───── Source records

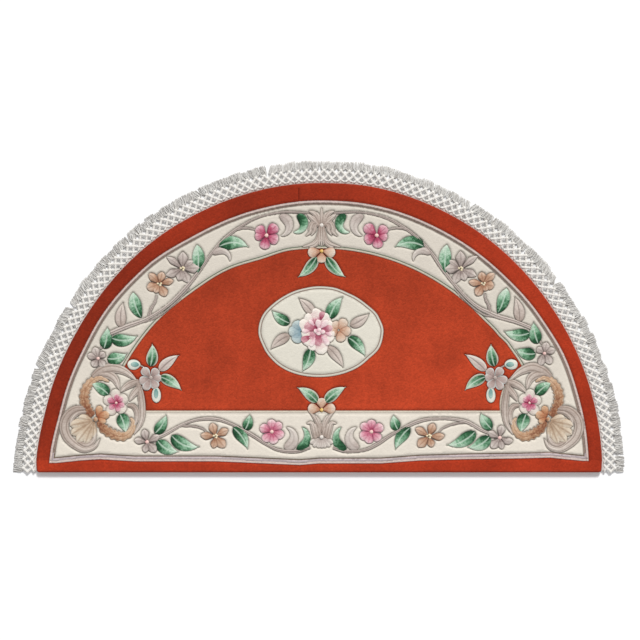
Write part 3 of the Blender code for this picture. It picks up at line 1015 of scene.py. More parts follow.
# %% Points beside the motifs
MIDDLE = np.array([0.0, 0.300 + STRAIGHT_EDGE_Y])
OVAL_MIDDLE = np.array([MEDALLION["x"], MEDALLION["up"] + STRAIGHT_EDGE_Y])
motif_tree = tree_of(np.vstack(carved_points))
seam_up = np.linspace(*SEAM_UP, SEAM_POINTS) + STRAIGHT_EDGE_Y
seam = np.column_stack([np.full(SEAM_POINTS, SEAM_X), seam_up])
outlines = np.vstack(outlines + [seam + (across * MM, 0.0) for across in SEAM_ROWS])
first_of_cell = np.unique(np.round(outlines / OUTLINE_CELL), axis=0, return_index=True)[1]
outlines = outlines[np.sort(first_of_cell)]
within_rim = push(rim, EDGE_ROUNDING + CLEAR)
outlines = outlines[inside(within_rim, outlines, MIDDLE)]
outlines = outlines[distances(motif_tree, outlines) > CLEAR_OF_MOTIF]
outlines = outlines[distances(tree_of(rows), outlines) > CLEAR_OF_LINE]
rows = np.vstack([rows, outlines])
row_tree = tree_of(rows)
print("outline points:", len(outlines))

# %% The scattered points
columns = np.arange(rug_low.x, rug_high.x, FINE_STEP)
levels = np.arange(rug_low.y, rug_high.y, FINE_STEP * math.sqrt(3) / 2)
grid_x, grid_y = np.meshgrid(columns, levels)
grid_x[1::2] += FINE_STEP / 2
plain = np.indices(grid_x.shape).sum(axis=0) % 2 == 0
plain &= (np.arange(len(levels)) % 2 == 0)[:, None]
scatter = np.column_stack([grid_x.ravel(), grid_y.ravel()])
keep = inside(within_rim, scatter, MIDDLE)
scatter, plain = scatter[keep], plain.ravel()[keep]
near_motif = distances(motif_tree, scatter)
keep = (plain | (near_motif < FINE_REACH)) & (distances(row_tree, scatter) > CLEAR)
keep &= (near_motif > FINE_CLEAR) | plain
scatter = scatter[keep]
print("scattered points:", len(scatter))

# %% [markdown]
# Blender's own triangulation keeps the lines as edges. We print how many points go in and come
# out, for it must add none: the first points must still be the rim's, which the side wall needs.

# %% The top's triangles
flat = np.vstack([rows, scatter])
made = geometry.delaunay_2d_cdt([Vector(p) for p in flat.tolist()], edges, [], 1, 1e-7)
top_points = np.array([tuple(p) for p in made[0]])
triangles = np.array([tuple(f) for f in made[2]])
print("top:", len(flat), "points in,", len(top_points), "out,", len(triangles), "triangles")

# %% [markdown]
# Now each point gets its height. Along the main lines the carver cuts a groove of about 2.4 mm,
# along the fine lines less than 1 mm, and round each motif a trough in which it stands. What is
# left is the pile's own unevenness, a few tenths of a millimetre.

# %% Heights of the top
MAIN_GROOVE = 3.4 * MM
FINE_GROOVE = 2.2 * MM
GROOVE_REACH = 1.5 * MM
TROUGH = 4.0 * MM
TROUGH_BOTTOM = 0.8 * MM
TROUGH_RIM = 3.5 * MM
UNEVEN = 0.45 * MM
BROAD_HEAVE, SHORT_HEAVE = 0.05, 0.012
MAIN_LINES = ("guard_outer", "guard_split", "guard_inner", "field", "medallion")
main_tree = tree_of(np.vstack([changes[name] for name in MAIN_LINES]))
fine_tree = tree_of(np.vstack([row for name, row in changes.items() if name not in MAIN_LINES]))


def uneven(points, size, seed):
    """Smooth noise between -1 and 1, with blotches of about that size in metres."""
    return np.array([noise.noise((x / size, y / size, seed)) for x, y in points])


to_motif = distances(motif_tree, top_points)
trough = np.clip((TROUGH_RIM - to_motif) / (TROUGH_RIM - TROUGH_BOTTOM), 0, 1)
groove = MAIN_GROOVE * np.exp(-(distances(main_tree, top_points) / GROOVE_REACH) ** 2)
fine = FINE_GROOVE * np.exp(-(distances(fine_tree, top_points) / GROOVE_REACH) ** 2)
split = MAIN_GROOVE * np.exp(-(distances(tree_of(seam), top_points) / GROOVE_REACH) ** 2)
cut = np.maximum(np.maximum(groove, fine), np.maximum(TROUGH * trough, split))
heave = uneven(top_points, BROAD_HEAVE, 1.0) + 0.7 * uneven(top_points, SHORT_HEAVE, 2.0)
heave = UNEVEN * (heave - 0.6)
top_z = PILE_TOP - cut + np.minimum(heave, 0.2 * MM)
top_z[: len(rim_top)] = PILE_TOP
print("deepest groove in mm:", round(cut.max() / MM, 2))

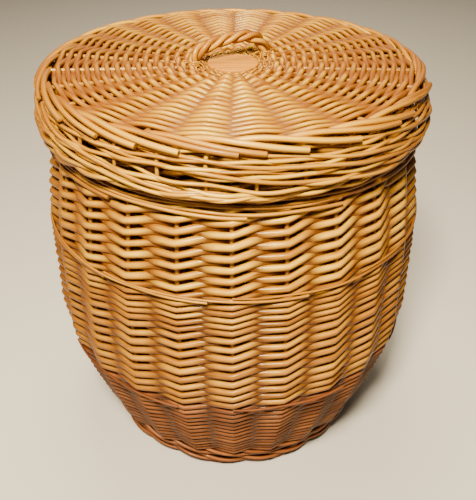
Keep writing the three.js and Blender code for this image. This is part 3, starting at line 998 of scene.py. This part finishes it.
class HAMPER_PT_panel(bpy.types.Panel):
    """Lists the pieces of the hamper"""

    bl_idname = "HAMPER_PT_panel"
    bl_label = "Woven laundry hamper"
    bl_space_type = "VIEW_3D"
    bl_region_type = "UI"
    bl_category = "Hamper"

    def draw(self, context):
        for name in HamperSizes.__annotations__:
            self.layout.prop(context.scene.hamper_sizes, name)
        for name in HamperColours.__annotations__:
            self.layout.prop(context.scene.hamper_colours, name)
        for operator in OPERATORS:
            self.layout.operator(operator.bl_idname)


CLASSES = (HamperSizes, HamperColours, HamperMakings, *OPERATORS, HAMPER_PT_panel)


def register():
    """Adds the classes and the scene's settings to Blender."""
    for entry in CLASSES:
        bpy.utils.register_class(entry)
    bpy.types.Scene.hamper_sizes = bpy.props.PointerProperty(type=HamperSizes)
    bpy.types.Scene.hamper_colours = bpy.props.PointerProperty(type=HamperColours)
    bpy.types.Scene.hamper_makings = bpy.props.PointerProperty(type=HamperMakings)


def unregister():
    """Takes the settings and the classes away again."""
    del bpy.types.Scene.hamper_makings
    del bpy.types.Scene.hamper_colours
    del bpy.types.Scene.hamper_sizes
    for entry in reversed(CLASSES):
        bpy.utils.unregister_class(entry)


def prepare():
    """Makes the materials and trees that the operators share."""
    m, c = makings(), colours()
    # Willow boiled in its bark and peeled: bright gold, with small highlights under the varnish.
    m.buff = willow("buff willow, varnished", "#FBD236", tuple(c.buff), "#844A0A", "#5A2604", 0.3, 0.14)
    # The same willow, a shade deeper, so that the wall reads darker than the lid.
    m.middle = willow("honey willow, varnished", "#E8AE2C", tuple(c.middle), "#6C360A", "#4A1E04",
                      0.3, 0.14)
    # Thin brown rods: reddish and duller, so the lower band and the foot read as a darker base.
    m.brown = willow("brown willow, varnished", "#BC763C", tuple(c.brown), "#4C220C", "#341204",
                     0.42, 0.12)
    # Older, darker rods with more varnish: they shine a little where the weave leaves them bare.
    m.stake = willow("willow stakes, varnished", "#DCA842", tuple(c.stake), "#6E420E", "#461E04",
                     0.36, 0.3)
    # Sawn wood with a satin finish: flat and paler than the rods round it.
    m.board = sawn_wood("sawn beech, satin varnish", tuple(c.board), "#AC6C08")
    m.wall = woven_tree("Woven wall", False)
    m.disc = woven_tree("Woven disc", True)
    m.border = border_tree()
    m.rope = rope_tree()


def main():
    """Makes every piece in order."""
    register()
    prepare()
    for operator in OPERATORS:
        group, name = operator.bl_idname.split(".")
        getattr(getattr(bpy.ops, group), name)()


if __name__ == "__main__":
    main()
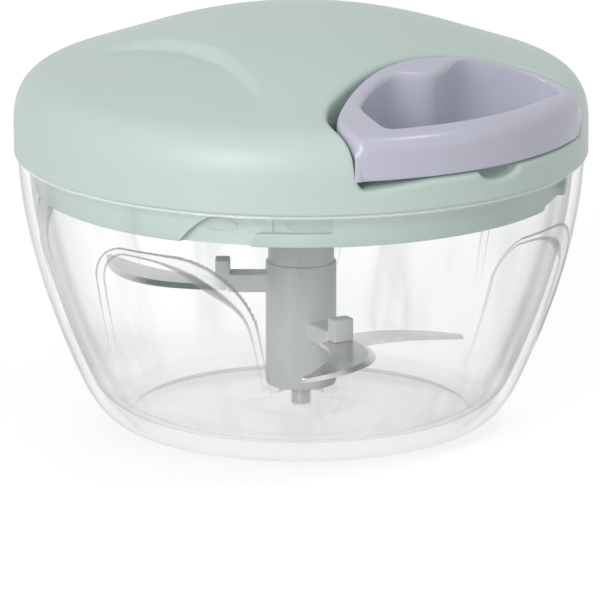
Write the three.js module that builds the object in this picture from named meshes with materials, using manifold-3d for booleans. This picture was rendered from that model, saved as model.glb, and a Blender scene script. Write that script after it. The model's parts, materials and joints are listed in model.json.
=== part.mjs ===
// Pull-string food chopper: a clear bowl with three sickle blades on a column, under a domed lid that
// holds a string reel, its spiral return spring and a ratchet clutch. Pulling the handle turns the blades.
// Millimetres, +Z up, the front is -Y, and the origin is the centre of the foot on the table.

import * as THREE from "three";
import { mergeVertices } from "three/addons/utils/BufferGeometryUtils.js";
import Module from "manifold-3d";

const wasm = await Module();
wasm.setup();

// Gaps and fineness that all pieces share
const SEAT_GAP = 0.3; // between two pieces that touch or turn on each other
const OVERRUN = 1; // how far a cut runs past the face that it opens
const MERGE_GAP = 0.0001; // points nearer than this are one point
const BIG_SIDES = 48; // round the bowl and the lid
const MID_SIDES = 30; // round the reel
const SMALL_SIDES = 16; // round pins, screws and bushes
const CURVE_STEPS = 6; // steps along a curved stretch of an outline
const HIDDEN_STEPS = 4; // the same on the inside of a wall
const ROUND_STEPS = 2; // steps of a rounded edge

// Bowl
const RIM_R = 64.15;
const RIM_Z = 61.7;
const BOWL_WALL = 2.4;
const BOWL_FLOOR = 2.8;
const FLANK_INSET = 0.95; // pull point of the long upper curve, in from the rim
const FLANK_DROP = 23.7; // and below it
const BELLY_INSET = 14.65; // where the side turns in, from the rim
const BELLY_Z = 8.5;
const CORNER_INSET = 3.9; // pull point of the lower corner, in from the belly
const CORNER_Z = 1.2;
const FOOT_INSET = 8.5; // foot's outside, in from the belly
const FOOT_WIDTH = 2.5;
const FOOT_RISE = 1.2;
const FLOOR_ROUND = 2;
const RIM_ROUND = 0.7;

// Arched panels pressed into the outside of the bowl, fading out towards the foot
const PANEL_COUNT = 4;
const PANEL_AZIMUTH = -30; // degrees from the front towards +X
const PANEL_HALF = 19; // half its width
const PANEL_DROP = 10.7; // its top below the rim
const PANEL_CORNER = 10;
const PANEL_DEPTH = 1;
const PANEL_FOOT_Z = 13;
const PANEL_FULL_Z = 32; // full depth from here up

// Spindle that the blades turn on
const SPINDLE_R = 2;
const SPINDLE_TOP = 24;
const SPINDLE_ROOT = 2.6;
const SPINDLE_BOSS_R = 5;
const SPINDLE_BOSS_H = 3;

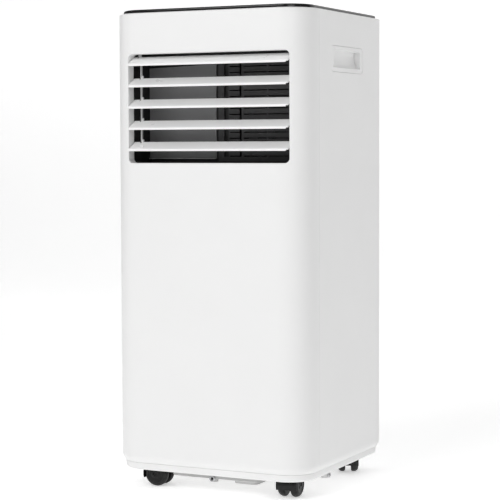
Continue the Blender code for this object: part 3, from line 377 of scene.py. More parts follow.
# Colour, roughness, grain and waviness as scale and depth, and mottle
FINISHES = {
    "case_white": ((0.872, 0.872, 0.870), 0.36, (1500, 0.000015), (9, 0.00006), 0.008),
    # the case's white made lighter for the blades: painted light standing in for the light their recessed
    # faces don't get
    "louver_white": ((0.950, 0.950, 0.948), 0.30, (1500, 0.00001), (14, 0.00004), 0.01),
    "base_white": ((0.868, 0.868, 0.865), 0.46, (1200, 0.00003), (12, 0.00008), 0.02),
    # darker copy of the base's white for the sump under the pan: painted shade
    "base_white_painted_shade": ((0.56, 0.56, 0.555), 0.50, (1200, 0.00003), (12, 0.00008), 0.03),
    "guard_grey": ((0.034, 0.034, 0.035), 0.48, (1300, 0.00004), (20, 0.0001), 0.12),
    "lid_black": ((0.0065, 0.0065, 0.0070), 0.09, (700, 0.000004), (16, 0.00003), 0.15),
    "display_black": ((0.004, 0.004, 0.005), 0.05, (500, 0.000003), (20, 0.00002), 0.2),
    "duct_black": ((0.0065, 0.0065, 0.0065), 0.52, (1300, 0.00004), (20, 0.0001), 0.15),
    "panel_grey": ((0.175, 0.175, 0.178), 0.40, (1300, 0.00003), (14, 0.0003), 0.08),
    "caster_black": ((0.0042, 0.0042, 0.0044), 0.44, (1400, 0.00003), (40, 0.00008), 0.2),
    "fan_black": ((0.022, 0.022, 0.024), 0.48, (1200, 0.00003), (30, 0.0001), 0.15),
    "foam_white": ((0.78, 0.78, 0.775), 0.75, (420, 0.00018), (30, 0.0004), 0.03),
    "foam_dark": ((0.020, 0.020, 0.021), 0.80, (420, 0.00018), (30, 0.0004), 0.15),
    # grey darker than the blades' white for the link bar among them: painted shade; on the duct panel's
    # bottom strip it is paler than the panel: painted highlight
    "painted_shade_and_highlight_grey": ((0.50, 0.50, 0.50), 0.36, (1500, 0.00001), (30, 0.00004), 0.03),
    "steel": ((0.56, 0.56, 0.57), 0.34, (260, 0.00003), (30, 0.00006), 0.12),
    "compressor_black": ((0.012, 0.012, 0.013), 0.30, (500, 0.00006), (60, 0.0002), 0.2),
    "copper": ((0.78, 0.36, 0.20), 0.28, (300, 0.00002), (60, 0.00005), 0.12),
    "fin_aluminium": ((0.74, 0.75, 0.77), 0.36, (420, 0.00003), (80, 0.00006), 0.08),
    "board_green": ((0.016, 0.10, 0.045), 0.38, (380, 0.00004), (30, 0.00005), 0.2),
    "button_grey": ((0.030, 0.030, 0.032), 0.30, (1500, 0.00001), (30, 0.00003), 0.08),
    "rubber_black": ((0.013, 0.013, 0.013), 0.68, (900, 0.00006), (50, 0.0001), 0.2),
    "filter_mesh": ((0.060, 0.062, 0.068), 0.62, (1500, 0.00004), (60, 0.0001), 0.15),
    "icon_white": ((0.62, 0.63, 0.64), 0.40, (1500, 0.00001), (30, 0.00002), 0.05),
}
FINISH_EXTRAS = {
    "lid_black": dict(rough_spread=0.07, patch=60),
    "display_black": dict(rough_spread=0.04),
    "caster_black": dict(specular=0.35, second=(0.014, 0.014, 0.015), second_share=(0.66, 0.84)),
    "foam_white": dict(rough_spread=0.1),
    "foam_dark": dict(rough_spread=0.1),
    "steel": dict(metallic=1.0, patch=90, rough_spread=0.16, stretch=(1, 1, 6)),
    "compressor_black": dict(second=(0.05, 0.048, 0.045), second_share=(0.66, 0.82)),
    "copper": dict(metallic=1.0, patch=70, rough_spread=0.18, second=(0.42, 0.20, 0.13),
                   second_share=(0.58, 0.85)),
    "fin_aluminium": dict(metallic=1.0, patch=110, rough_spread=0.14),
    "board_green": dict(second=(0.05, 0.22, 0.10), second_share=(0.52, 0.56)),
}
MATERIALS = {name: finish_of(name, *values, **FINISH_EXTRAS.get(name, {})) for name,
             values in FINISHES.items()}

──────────

In the records above, find each line holding "code" and copy it.

Write part 3 of the Blender code for this picture. It picks up at line 1015 of scene.py. More parts follow.
Keep writing the three.js and Blender code for this image. This is part 3, starting at line 998 of scene.py. This part finishes it.
Continue the Blender code for this object: part 3, from line 377 of scene.py. More parts follow.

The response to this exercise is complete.